## start

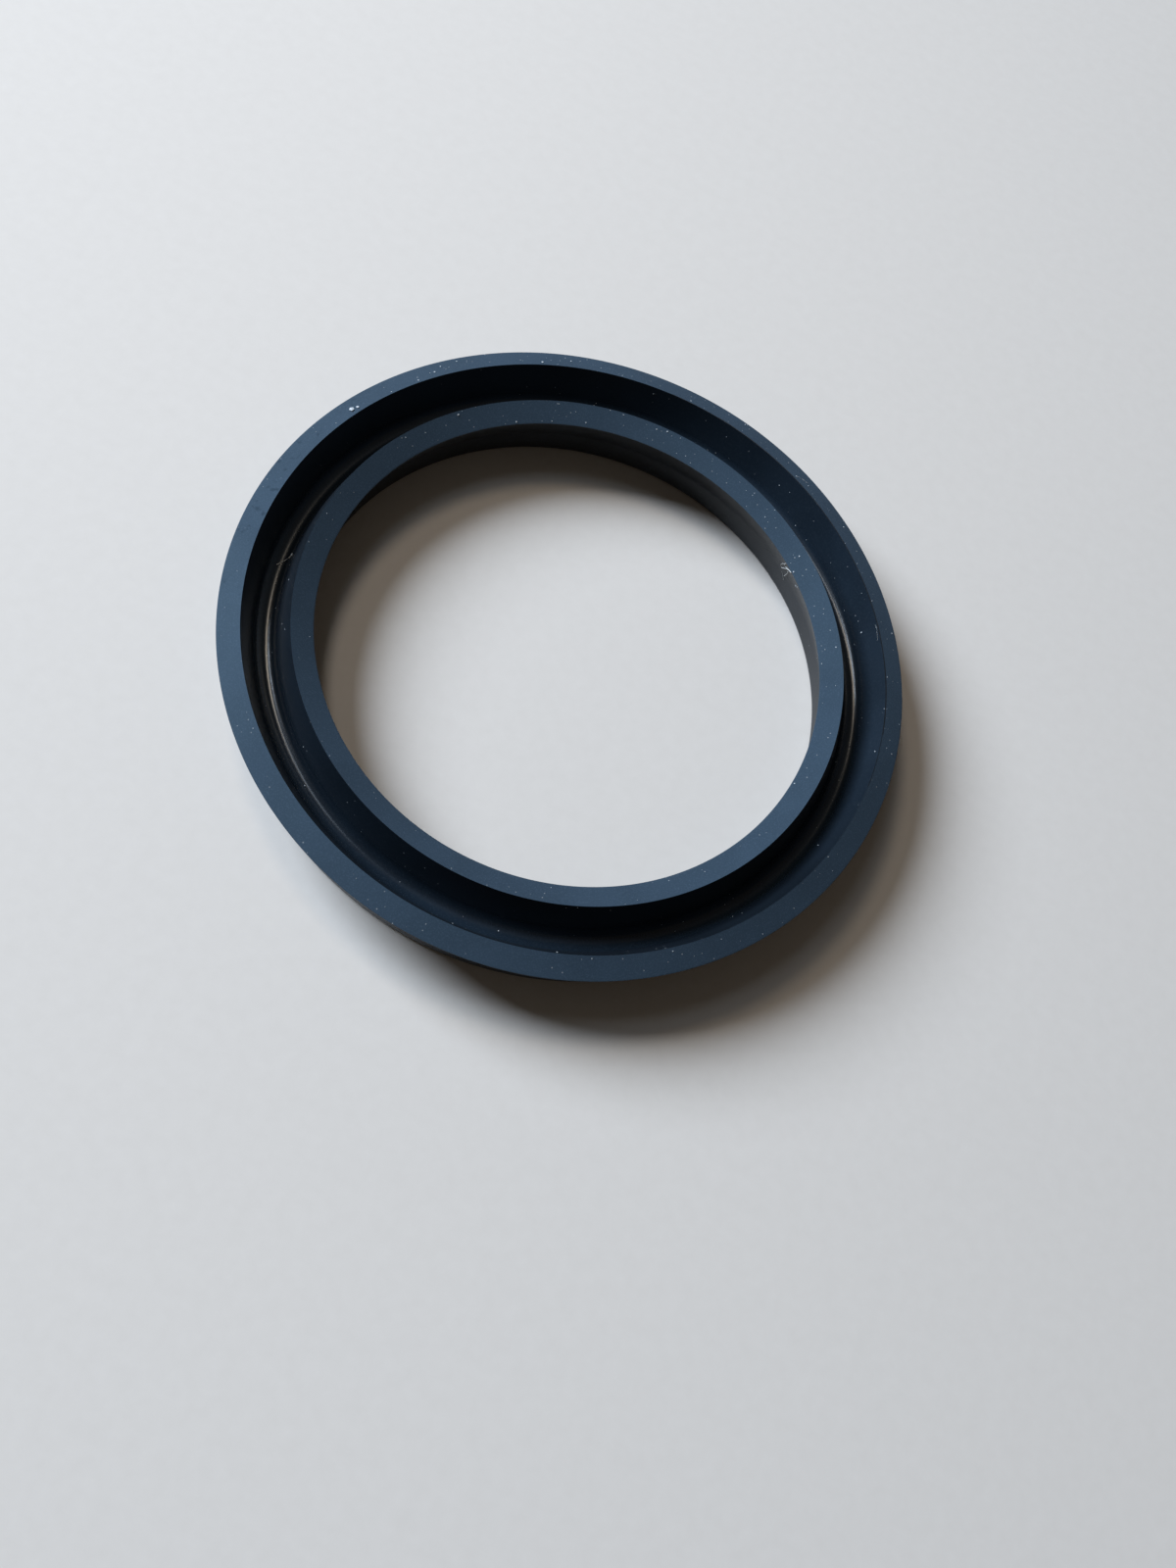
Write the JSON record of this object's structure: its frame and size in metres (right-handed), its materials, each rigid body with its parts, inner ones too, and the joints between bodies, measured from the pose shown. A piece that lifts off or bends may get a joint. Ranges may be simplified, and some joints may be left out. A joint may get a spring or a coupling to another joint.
{
  "type": "u-cup seal",
  "caption": "Round rubber u-cup seal: a solid heel, two flared lips with bevelled lands, and a rounded groove between them.",
  "frame": {"origin": "centre of the heel face, in the plane that the seal lies on", "axes": "+Z along the ring's axis, from the heel towards the open groove; X and Y are any two radii"},
  "size_m": [0.0514, 0.0514, 0.006],
  "materials": {
    "black_rubber": "matte moulded, with smoother groove walls"
  },
  "bodies": {
    "root": {"seal_ring": "black_rubber"}
  },
  "joints": []
}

## end

Goal
Return every line of the material exactly.

Result of the task
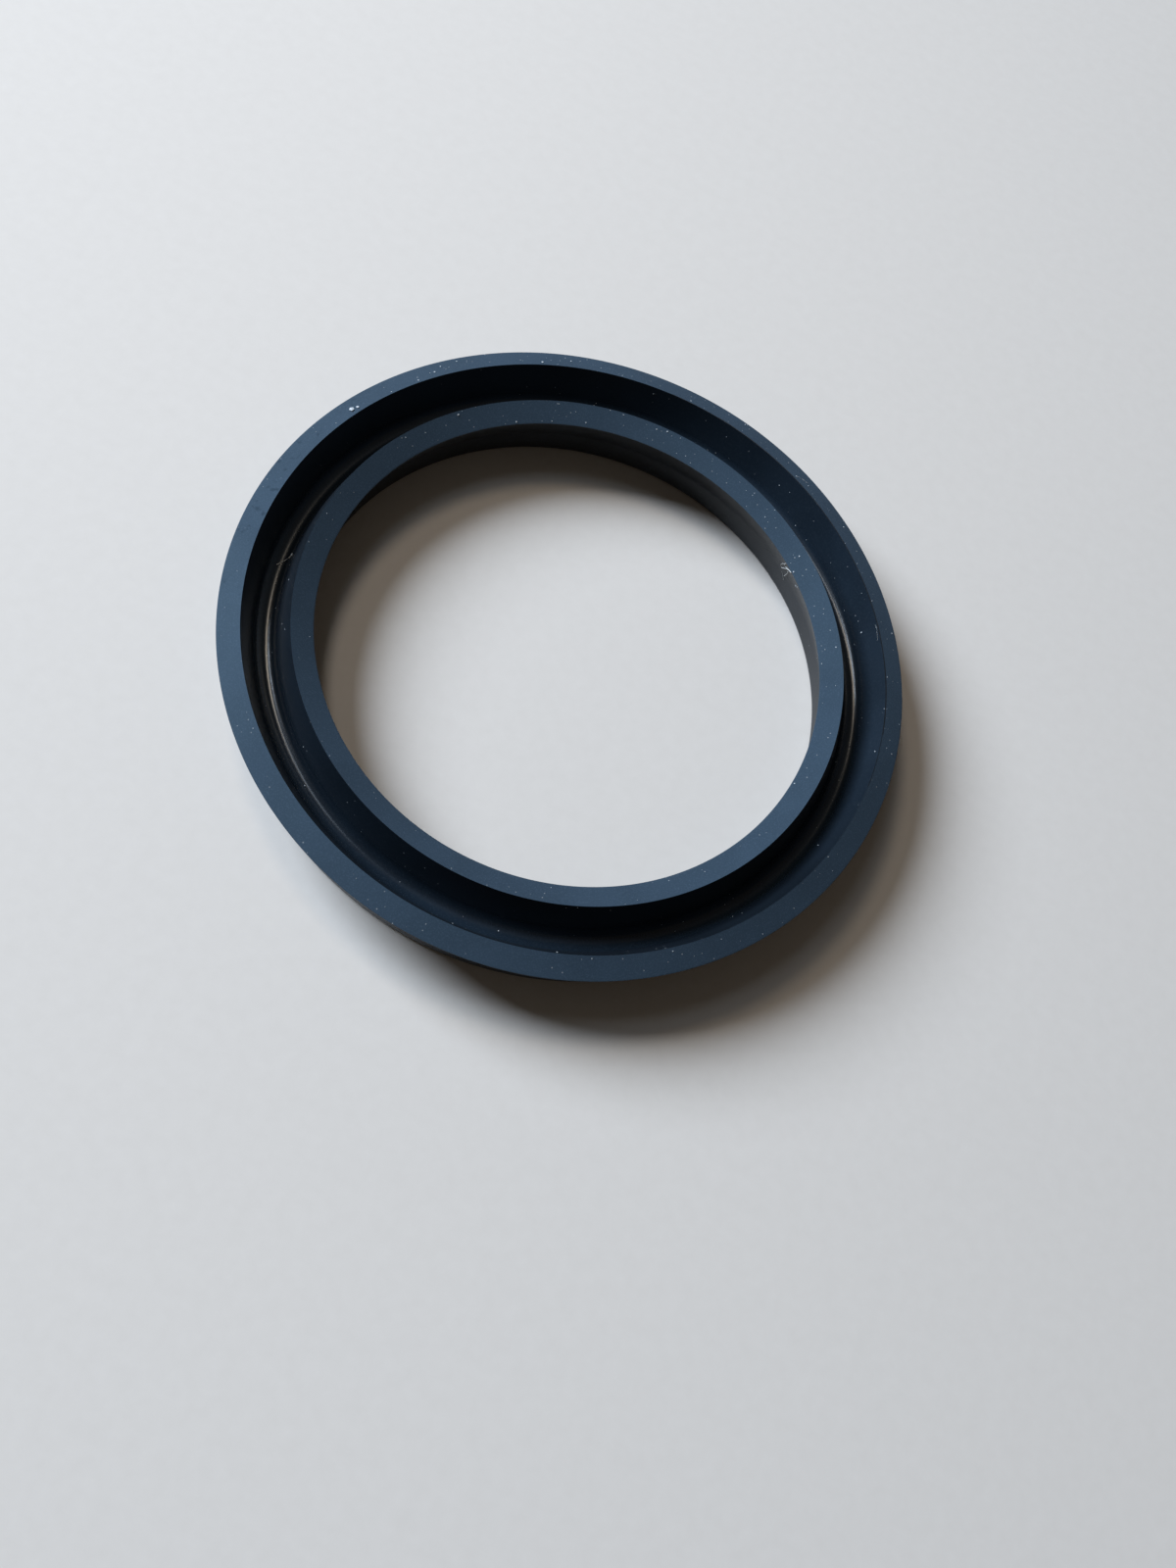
Write the JSON record of this object's structure: its frame and size in metres (right-handed), its materials, each rigid body with its parts, inner ones too, and the joints between bodies, measured from the pose shown. A piece that lifts off or bends may get a joint. Ranges may be simplified, and some joints may be left out. A joint may get a spring or a coupling to another joint.
{
  "type": "u-cup seal",
  "caption": "Round rubber u-cup seal: a solid heel, two flared lips with bevelled lands, and a rounded groove between them.",
  "frame": {"origin": "centre of the heel face, in the plane that the seal lies on", "axes": "+Z along the ring's axis, from the heel towards the open groove; X and Y are any two radii"},
  "size_m": [0.0514, 0.0514, 0.006],
  "materials": {
    "black_rubber": "matte moulded, with smoother groove walls"
  },
  "bodies": {
    "root": {"seal_ring": "black_rubber"}
  },
  "joints": []
}